In his article ‘The great charter for the liberty of workingman: Labour liberal and the creation of the ILO’, the Finnish historian Markku Ruotsila emphasises that the origins of ILO were derived from the goal of “removing grievances and pre-empting socialism”.  As a counterpoint to more radically-inclined organised labour, moderate trade union leaders like Samuel Gompers of the AFL wanted social reform to sustain the workers. 

The aim was to establish a social partnership framework to address the labour question which brought workers and bosses around the table. Conventions that we are all familiar with today and are enshrined in labour laws, for example the right to organise and freedom of association, are derived from this social reform agenda. 

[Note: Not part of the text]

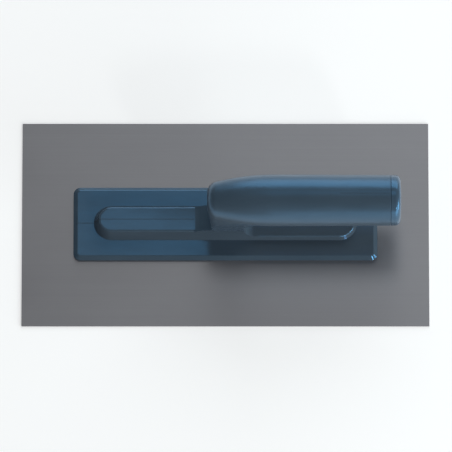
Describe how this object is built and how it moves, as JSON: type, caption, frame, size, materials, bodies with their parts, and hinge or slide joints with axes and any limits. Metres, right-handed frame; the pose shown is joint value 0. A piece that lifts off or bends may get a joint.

However, many of the gig economy companies are challenging this social partnership framework, especially in their rejection of the basic notion of employment and the workers’ rights which are attached to that. Many platform workers remain bogus self employed. This is the context for the discussion which unfolded at the ILO congress.

Fundamental principles of rights at work for some, but not for others

For three nights in a row I sat and listened intently to what I considered to be a battle of wits and minds. It’s not exactly clear to me who actually “won” the discussion. 

Every year, the institution meets to steer and discuss topics of work. I was on the committee to address what is called the Fundamental Principles of Rights at Work (FPRW).

They are:

  1. freedom of association and the effective recognition of the right to collective bargaining;
  2. the elimination of all forms of forced or compulsory labour;
  3. the effective abolition of child labour;
  4. the elimination of discrimination in respect of employment and occupation; and
  5. a safe and healthy working environment.

A report was published in May by the ILO office which looks at the challenges to FPRW. The report highlights platform work as a significant threat for FPRW because “in many contexts [platform work] is also associated with heightened informality, low and insecure wages, exposure to poor [health & safety] conditions, an absence of labour and social protections, difficulties in exercising freedom of association and collective bargaining rights and discrimination.”

At the conference, the committee organised to address this issue, seeking to come up with an agreed text to move towards agreeing an ILO standard, was composed of three groups: workers, bosses and governments. 

The bosses were constantly trying to water down the text on platform work, which ultimately resulted in a very blunt agreement. The workers’ strategy was getting at least similar or softer expressions into the document, so as to shift the dialogue towards a consensus.

It resulted in the following text being adopted:

“Demographic, environmental and digital transitions, including the rise of artificial intelligence and related technologies, are transforming the world of work, reinforcing the urgency of promoting the FPRW to address challenges and seize opportunities”.

The negotiations exposed significant distance between the bosses and workers regarding algorithmic management and AI, highlighting ongoing challenges in achieving consensus. 

Frankly, I was not impressed. ILO standards need clear, accountable language, which employers appear reluctant to embrace and workers too fearful to ask for. The fact that, in 2024, the ILO still does not have a comprehensive set of standards to address the specific challenges faced by platform workers across the world is inadequate.

Thankfully, the standard-setting on platform work is not yet complete. The ILO takes two years before adopting a new standard, so next year’s congress will be decisive. It’s crucial that we actively participate. I encourage all workers to engage, as workers need to to take every opportunity to fight for emancipation, even within the complex, abstract world of the ILO.